Margaret Thatcher came victoriously back from the Falklands. She landed in Britain and when she was getting of the plane, in front of the journalist, she raised her hand with two stretched fingers. Her second and middle finger were shaped as a letter V, so it is probable that she wanted to say “victory”. The trouble was that the other fingers were not facing outwards but were turned towards her. She has shown the back of her hand with two raised fingers, a gesture that a lot of English would interpret as “fuck off”. For years, tourists could buy punk postcards with this image.
To claim that art and language are similar is nothing new. Both phenomena are forms of communication and, in order to function, require knowledge of some rules. The context determines these rules so a group of people will find something to be good art because of the associations with other things they know. The communication between different works that make their context is important so the same work can be without meaning in a different context. Today, however, we are free to choose out context as we like and so, I suppose, also the meanings we attach to things surrounding us.
A few years since we last spoke, I met two dear people from the Czech Republic. We always tried to speak in a mixture of Czech and Croatian. I told them that I have been to the Czech Republic not so long ago, about a year (“godina” in Croatian) and was mildly surprised at their astonishment. Afterwards, I realized “hodina” in Czech means an “hour”.
If the content of an art work is its reception, the work itself (an object, installation or whatever physical form it may have) has no meaning on its own. It is the people who finish it with their movement, the physical transformation of the work, with their reactions and the work consciously surrenders one more element of its existence to the viewer. It consciously puts itself in a position of a shell, a frame for subsequent communication and gives up the need to tell a story on its own, just like abstract art has given up the need to mimetically represent the appearance of its surroundings.
In the house next to mine in Vienna, a family lives in the ground floor apartment.
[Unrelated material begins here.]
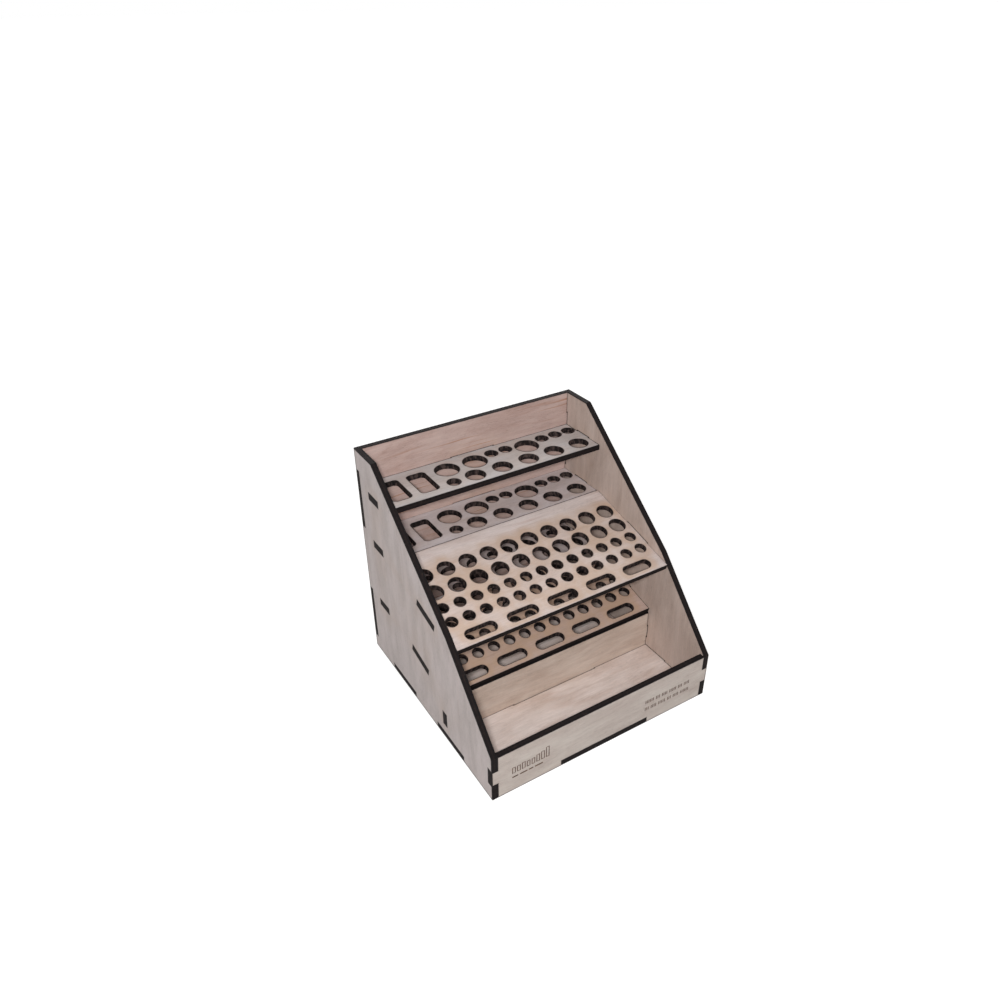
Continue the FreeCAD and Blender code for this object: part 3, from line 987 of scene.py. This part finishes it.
    def _stain_points(self) -> tuple[np.ndarray, np.ndarray]:
        """Spread points in rows beside the cuts, wherever a row has room.

        Returns:
            The points and their distances from the nearest cut.
        """
        found, levels = [], []
        for row in self.stain_rows:
            for loop in self.lines.loops:
                ring = offset_loop(loop, row)
                span = np.linalg.norm(np.roll(ring, -1, axis=0) - ring, axis=1)
                total = float(span.sum())
                count = max(self.row_least, round(total / (self.row_step + row / 2)))
                run = np.concatenate([[0.0], np.cumsum(span)])
                closed = np.vstack([ring, ring[:1]])
                at = (np.arange(count) + 0.5) * total / count
                spread = np.column_stack([np.interp(at, run, closed[:, k]) for k in (0, 1)])
                found.append(spread)
                levels.append(np.full(count, row))
        points, level = np.vstack(found), np.concatenate(levels)
        real = distance_to_cuts(points, self.lines.loops)
        inside = (real > level * self.row_slack) & on_wood(points, self.lines.loops)
        for mark in self.marks:
            low, high = mark.min(0) - self.mark_clearance, mark.max(0) + self.mark_clearance
            inside &= np.any((points < low) | (points > high), axis=1)
        return points[inside], level[inside]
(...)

They don’t have curtains and every time I pass, I cannot resist the temptation to look what they are doing. Fayez was appalled by my behavior and the only thing that made me feel a bit better is when I found out that all the people I know in the neighborhood do the same. Some have even invented names for the three children that can most often be seen.
If people in baroque could have given movement to the trompe l’oeil painting, they would have probably done so. They would certainly have painted a fixed architectural frame because it is needed to make the shift in the other reality plausible. But afterwards, the space beyond would allow other methods too. The question still remains why do we want to look into the other space and what is it we can see there. It seems we can recognize only things we already know. If we know a gesture from our own daily life, we will associate it with meanings we know and so the whole sequence of movements gets a meaning based on our own previous experience.
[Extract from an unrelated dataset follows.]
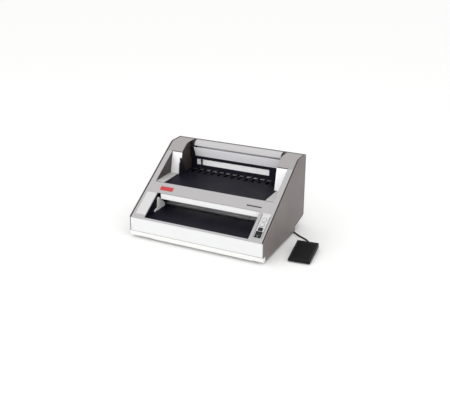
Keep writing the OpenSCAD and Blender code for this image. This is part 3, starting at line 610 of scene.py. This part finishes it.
def coil_ties(bm):
    """Two bands round the coil's turns, each of a top strip and two side strips."""
    wide, thick = 0.006, 0.0008
    r_in, r_out = COIL_R - 1.5 * CORD_D, COIL_R + 1.5 * CORD_D
    bottom, top = 0.0004, LOWER_Z + 1.5 * CORD_D
    middle, height = (bottom + top) / 2, top - bottom + thick
    up = Vector((0, 0, 1))
    for angle in (150, 215):
        out = Vector((math.cos(math.radians(angle)), math.sin(math.radians(angle)), 0))
        place = axes(out, up, out.cross(up), COIL_AT)
        for x, y, w, h in (((r_in + r_out) / 2, top + thick / 2, r_out - r_in + 2 * thick, thick),
                           (r_in - thick / 2, middle, thick, height),
                           (r_out + thick / 2, middle, thick, height)):
            block(bm, (w, h, wide), place @ Matrix.Translation((x, y, 0)), 0.0003)


for fitting in (
        ("panel_print", print_marks, "dark_plastic", "frame"),
        ("rocker_print", rocker_marks, "white_gloss", "power_rocker"),
        ("rear_cover_screws", rear_screws, "zinc", "frame"),
        ("inlet_screws", inlet_screws, "zinc", "frame"),
        ("base_screws", base_screws, "zinc", "frame"),
        ("rear_plate", rating_plate, "zinc", "frame"),
        ("tread_ribs", tread_ribs, "rubber", "treadle"),
        ("seam_shadow_strips", seam_shadow_strips, "rubber", "frame"),
        ("coil_ties", coil_ties, "rubber", "frame")):
    piece(*fitting)

# ---- floor and light ----

FLOOR_HALF = 30.0
FLOOR_PAINT = (0.97, 0.97, 0.965, 1.0)
LIGHTS = (  # name, place, aim, size, power in watts
    ("key", (-1.5, -2.6, 1.1), (0, 0, 0.1), (1.4, 1.0), 8),
    ("low_front", (-0.3, -2.8, 0.42), (0, 0, 0.13), (2.6, 0.6), 15),
    ("top", (0.2, 0.3, 2.6), (0, 0, 0.1), (2.4, 2.0), 7),
)


def make_floor():
    mesh = bpy.data.meshes.new("floor")
    bm = bmesh.new()
    bmesh.ops.create_grid(bm, x_segments=2, y_segments=2, size=FLOOR_HALF)
    bm.to_mesh(mesh)
    bm.free()
    paint = bpy.data.materials.new("floor_paint")
    paint.use_nodes = True
    inputs = paint.node_tree.nodes["Principled BSDF"].inputs
    inputs["Base Color"].default_value = FLOOR_PAINT
    inputs["Roughness"].default_value = 0.9
    inputs["Specular IOR Level"].default_value = 0.05
    mesh.materials.append(paint)
    add_object("floor", mesh)


def area_light(name, at, aim, size, power):
    data = bpy.data.lights.new(name, "AREA")
    data.shape = "RECTANGLE"
    data.size, data.size_y = size
    data.energy = power
    lamp = add_object(name, data)
    lamp.location = at
    lamp.rotation_euler = (Vector(at) - Vector(aim)).to_track_quat("Z", "Y").to_euler()


def make_world():
    world = bpy.data.worlds.new("studio")
    bpy.context.scene.world = world
    world.use_nodes = True
    background = world.node_tree.nodes["Background"]
    background.inputs["Color"].default_value = (1.0, 1.0, 1.0, 1.0)
    background.inputs["Strength"].default_value = 1.0


make_floor()
make_world()
for light in LIGHTS:
    area_light(*light)
bpy.context.scene.view_settings.view_transform = "Standard"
The United States police used the research of a Californian scientist Paul Ekman’s in order to help policemen make a better assessment of people they meet. Ekman claims that, for example, frightened people, even if they are smiling, will show an expression of fear for a fraction of a second . He says that expressions of basic emotions are the same for everyone in human kind, that they are controlled involuntarily and can be easily recognized.
When we talk, we use much more then just spoken words to make communication successful. A large part of the world will use hands but everybody uses the rhythm and the expression of the face to modify the meaning of what has been said. I don’t trust language very much and think of de Saussure with his lack of coinciding sign systems between speakers. The only reliable language we are left with is the common part of communication that doesn’t depend on culture: the expression of the face and the rhythm of speech.
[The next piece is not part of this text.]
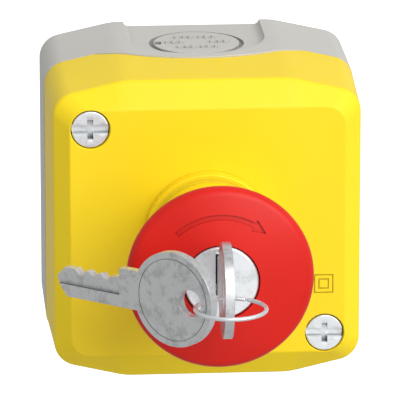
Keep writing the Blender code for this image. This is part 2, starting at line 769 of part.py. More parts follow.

The first time I came to the Roman Pantheon, I decided it was the most beautiful space in the world and I wanted to live there (I didn’t even give up when my mother, the architect, told me it was stupid because it is not architecture meant to be lived in and where would I put the toilet). I was sitting there watching around me for a very long time. Then I started to observe the people and realized something fascinating: the first thing everybody, really everybody, that walks in does is to look up into the round light hole in the dome.
It seems that people in a space, a given architecture, move in the same way. They turn towards the light, towards the bigger part of the space, keep their backs to the wall. How close they will come to other people depends on their habits. It seems as if people coming from densely populated countries are less disturbed by physical proximity of others. But, even for them, it is possible to predict quite accurately how they will move in a given space thus allowing us to set things up for them in places where they will stay longer.
When I was learning German at school I learnt that pancakes that I called “pala_inke” at home were called “Pfannkuchen”. Afterwards, in Austria I found out they call the same thing “Palatschinken” so I guessed it was probably in Germany that people call them “Pfannkuchen”. Then I came to Dessau and learned that they call the cake “Eierkuchen” and “Pfannkuchen” means the same thing that the Viennese call “Krapfen” which in other parts of Germany is called “Berliner”.
Although we have lived through post-modernism and are wondering how to call the time afterwards, we still often come across, and not only in the widest possible circles, a notion of art as a special language for communicating emotion. I cannot agree with that just as I cannot agree with an art as a source of pleasure… which doesn’t mean I have anything against art as a source of amusement.
List of works:
- For Cocteau, synthetic ceramics, 2006; life size casts of hands showing different gestures
- Door (Starigrad), Door (Getting Up), video projection, 2006; a still, life size door framed the movement in “another” space.
- Scream, video installation, 2005, wooden construction with plaster panels and cardboard. At the end of the corridor that is getting narrower and lower, there was a video showing some people shouting in Icelandic.
- Journal – Reykjavik, 2004, a series of A4 papers made during a residency in Iceland. Each sheet contains one observation.
- Speech, 2004, video installation, plastic foil. At the end of each fluttering plastic corridor there was a monitor. The visitor would find herself face to face with a filmed person speaking but the recorded speech was removed and only the pauses between words remained.
- [pause], 2003, video, a discourse of about an hour was reduced to five minutes of video without a single spoken word but with short pauses between the words. A change of mood is visible from the changes in the face and the difference in rhythm.
- Echo, 2004, lambda print and acrylic paint. A series of photographs of empty streets photographed early in the morning. The sound of the crowd was written on the image using the phonetic script (as pronunciations in dictionaries).
- Door (with Karlheinz Essl), aluminum construction, movement sensor, speakers, computer, 2003. On the occasion of the Zagreb Music Biennial a door not going anywhere was set in a shopping center. Every time someone walked through another sound was heard. The sounds were randomly selected among the 64 electronic sounds composed by KH Essl.
- Vis a Vis, (with Karin Macher), a video installation in a shop window in the Zagreb city center, 2002. People walking into the shop had to walk between two monitors on which two women had difficulties speaking broken French.